When Bennington adopted this model, in the 1990s, there were skeptics, convinced that the College would not be able to recruit and retain a highly qualified faculty. I couldn’t be more delighted to say that this is not the case. We have an exceptionally strong and qualified faculty — more than half of whom have been at Bennington for 10 years or longer — who have chosen to make their careers at Bennington. Our faculty model reflects the institution’s belief in a shared enterprise in which everyone is equally engaged.
Hibel: When interviewing and considering faculty to work at an institution that is inquiry-driven in its learning approach, what type of candidate fits well and, if hired, how does one succeed?
Roche: Bennington faculty share what I would call a productive restlessness — a curiosity that drives their professional work, teaching, and mentorship.
In any given semester, somewhere between 30 and 50% of the courses in our curriculum are new, born of evolving faculty and student interests, and faculty co-teaching is a regular practice. Bennington is a place where faculty — called “teacher-practitioners”– are encouraged to both pursue what drives them and bring it into the classroom, to expand their established expertise and model what it is to grow intellectually. Faculty have to embrace this exhilarating ride!
Hibel: What keeps you engaged working in academia?

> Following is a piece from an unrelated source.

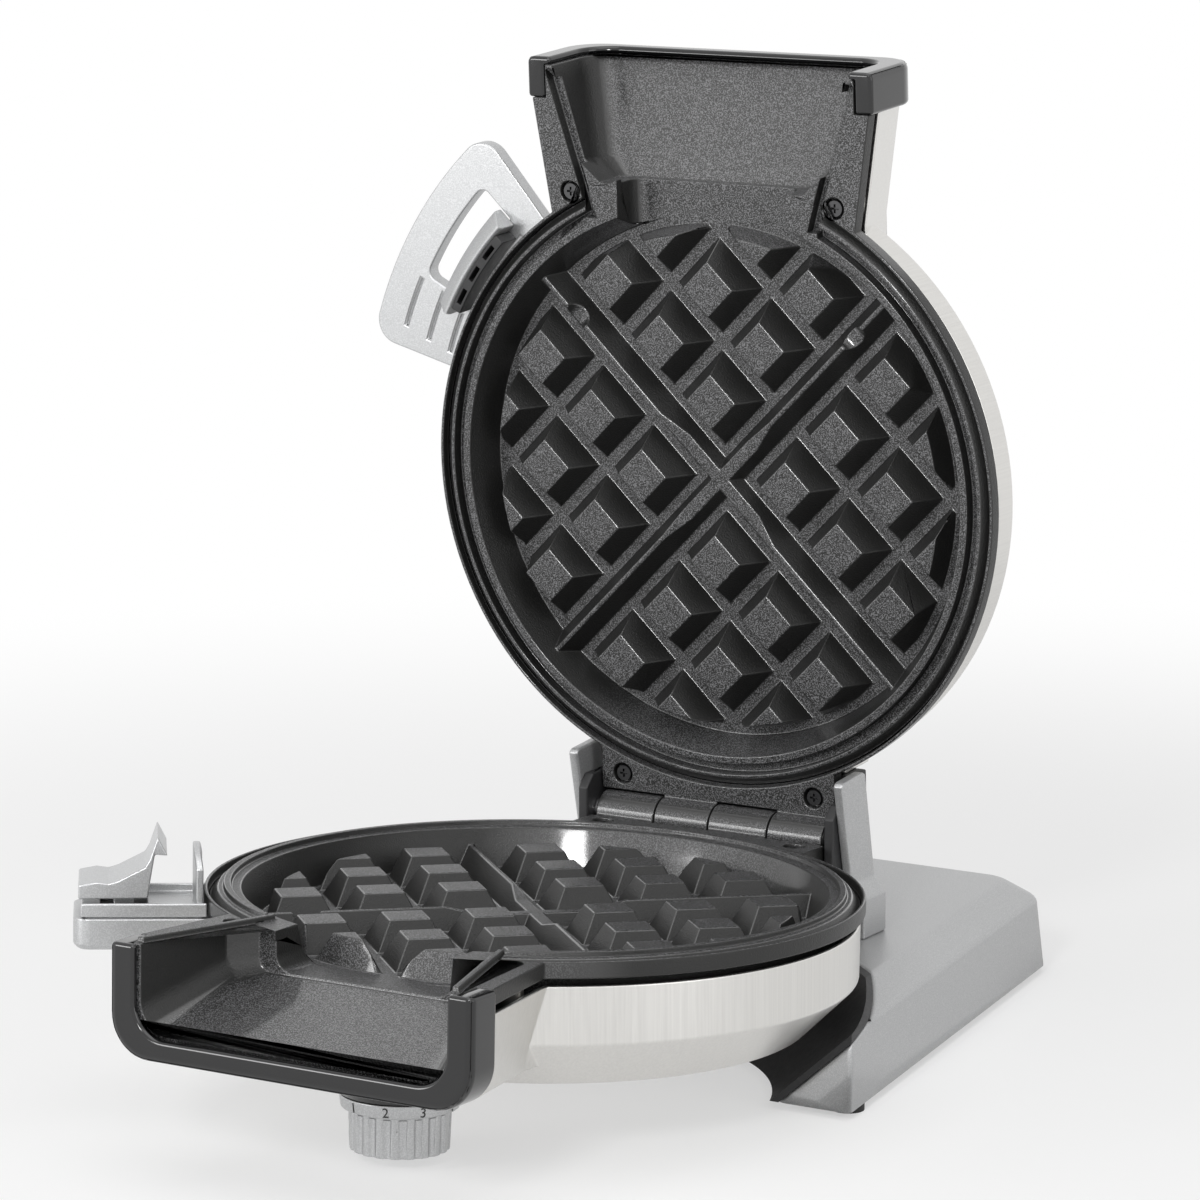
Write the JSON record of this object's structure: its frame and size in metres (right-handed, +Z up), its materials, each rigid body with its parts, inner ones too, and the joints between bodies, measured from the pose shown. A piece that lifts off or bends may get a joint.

Roche: It is a simple answer — the students. I became a teacher, and then an administrator, because I believe deeply in the power of learning, that learning transforms us and our relationship to everything else. This has certainly been my own experience — and I appreciate most the ways in which my work at Bennington pushes me to examine, reflect, and grow. In higher education, our greatest responsibility is that of creating and maintaining — every day — the conditions for transformative learning.